Scalable Scheduling Policies with Performance Guarantees for Cloud Applications

Psychas, Konstantinos January 2020 (has links)
We study three models of job scheduling in a distributed server system. For each of them we suggest scheduling algorithms that are computationally efficient and provably achieve a performance objective related to the model. For this we consider jobs to be an abstraction of executable programs that request specific resources e.g. memory, CPU. Resources need to be reserved in one of the servers for the duration the programs run, which is unknown. The first model considers queue-based scheduling algorithms, in which jobs belong to a finite set of types and each type has a separate queue. The scheduling objective under this formulation is to keep the size of all queues bounded, which translates to bounded queuing delay. The two families of algorithms for this model can achieve the objective for the maximum theoretical workload. Most importantly they follow vastly different paradigms and are both viable alternatives depending on what other trade-offs the scheduling has to achieve. The second model considers that resource requirements of jobs come from an unknown distribution. Jobs are queued and the objective is again to keep the number of jobs in the queue bounded and consequently the queuing delay.

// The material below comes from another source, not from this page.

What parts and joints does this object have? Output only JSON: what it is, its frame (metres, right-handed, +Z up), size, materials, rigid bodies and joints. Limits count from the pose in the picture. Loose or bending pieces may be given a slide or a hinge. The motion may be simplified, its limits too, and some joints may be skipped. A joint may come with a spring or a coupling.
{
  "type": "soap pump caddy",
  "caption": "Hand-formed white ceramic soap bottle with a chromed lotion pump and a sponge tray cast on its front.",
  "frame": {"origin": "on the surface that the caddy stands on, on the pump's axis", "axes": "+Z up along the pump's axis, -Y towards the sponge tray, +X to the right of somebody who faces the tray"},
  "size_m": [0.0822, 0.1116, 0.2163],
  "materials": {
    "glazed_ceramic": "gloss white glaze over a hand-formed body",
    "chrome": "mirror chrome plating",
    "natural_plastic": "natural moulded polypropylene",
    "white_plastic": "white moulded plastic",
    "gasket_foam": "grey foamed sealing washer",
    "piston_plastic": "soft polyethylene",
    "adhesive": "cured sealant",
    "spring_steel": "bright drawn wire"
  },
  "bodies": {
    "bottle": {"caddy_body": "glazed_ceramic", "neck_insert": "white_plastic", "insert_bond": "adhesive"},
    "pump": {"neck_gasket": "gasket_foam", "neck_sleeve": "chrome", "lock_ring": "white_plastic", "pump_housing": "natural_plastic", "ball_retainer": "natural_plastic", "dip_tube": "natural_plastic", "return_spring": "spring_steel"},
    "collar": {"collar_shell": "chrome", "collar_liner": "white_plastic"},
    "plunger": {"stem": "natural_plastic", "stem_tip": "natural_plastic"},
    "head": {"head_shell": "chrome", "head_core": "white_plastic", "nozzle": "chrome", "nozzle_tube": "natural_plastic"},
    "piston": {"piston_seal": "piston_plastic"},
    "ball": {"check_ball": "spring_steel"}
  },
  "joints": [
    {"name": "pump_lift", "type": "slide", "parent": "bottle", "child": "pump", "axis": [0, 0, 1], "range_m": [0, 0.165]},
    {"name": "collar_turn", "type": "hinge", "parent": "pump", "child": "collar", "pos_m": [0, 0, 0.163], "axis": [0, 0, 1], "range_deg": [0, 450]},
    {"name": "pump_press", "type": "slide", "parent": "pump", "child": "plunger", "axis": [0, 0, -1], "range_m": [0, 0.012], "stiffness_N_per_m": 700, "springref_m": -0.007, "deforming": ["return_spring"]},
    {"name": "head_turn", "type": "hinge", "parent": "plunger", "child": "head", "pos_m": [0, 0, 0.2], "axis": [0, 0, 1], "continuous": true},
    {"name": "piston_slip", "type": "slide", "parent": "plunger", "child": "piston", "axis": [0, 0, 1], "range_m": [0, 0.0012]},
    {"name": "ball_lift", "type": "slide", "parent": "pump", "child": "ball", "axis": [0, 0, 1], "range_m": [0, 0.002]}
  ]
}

In this harder formulation there is no previous characterization of the maximum workload that can achieve the objective. We provide such a characterization and algorithms that achieve at least 2/3 of that maximum. Lastly, we consider a model without queues in which jobs are admitted or rejected on arrival, with the goal to maximize the total utility of the jobs that run. Algorithms of this model were proven to achieve at least 1/2 of the maximum, but further analysis suggests that this limit can be as high as 1 − e (exponent -1). In all models we made simplifying assumptions that allow us to prove the desired properties of the system, but despite the theoretical nature of this work, we also discuss how the algorithms can be applied and tailored to the needs of different cloud applications. We hope they will eventually inspire improvements to existing cloud infrastructure management deployments.